I have been in three or four musicals but for some strange reason never got the lead in any of them. I suspect the directors were afraid the operatic quality of my voice would overpower the lesser leads and steal all the glory – they were probably right. I felt slighted, but being a trooper I accepted their decisions and carried on in more minor roles.
My favourite part ever has to be Squire Dap, Lancelot’s right-hand man in Camelot. I had no lines, but I was on the stage whenever he was – well except when Lance was fooling around with Arthur’s missus and didn’t feel the need for my squiring. What a wonderful opportunity that role was for a ham like me. In one scene Lance was going into battle and I accidentally strapped my finger into his shin guard and he dragged me across the stage. You didn’t see that in the Broadway production with Robert Goulet. His ego wouldn’t have allowed it.
You probably didn’t realise that I was the Rabbi in Mariposa Art’s Fiddler on the Roof. I was amazing, if I do say so myself. I understand several folks in the audience converted to Judaism as a direct result of my performance.
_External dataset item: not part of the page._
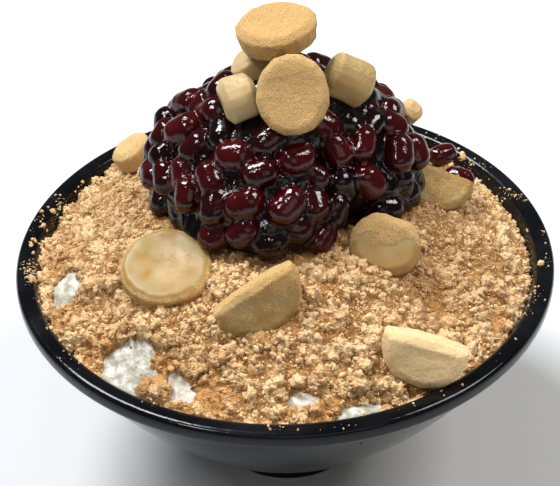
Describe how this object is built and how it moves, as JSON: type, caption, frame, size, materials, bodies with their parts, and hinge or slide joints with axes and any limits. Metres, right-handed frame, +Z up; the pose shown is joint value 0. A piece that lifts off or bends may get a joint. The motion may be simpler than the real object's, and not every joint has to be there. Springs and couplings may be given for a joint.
{
  "type": "bowl of bingsu",
  "caption": "Flared round bowl heaped with shaved ice under roasted soybean powder, topped with a mound of glossy sweet red beans and slices of rice cake.",
  "frame": {"origin": "middle of the bowl's foot, on the table", "axes": "+Z up; -Y towards the front of the serving, +X to its right"},
  "size_m": [0.15, 0.15, 0.1385],
  "materials": {
    "black_glaze": "glossy near-black glaze",
    "ice": "wet shaved ice, milky white",
    "soybean_powder": "dry matt crumbs and powder, golden tan",
    "red_beans": "wet glossy dark red beans in syrup",
    "rice_cake": "soft moist ivory rice cake dusted with powder"
  },
  "bodies": {
    "root": {"bowl": "black_glaze", "shaved_ice": "ice", "bean_powder": "soybean_powder", "red_bean_heap": "red_beans", "rice_cake_top": "rice_cake", "rice_cake_front": "rice_cake", "rice_cake_left_stub": "rice_cake", "rice_cake_back_stub": "rice_cake", "rice_cake_right_stub": "rice_cake", "rice_cake_left": "rice_cake", "rice_cake_centre": "rice_cake", "rice_cake_right": "rice_cake", "rice_cake_rim": "rice_cake", "rice_cake_far_right": "rice_cake", "rice_cake_far_left": "rice_cake", "rice_cake_shoulder": "rice_cake", "loose_bean_near": "red_beans", "loose_bean_far": "red_beans"}
  },
  "joints": []
}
When I danced the Hora in the wedding scene I was approached by several members of the National Ballet. It wasn’t a friendly approach I should add but fortunately the OPP SWAT Team intervened.
I was superb as a doctor in Oliver but it wasn’t exactly a starring role since I never found out why they needed a doctor in the first place. One night I fell off the stage and nobody knew I was gone until the janitorial staff vacuumed me up in the morning.
In Man of La Mancha, another classic, I was a muleteer. Even then my talent wasn’t recognised; in the rape scene I never got to join in on the festivities. Instead I had to stand off to one side and sing ‘Little Bird’. I was single at the time and as you might expect after that solo, completely shunned by the eligible ladies in the cast.
Perhaps this is a good time to tell you how my talents were overlooked by the hierarchy of Mariposa Theatre Arts throughout my musical career. I tried out for the role of Sancho Panza, the serious yet comical squire of Don Quixote. I would have been magnificent, but the director Jackson Spear gave the part to Ray Storey. A year or two later I tried out for the comical pal of Captain Big Jim Warrington in Little Mary Sunshine and Jackson gave the role to Ray Storey. I said at the time, that if they ever made a movie of my life, Jackson would give the lead to Ray Storey and I would get the part of his best friend. (Ray was excellent in both roles and as far as I know is doing exceptionally well in theatre companies out west. Apparently, Jackson knew what he was doing.)
In Carousel I played Jigger Graigin, a no-account whaler and a sleazy crook to boot who talks Billy Bigelow, the star, into committing a robbery, abandons him when the cops show up, and runs off never to be seen again. All this happens in the first act. You will be surprised to learn my disappearance from the rest of the show turned out to be a big plus. I had time to slip down to the Legion for a beer and still make it back for the finale.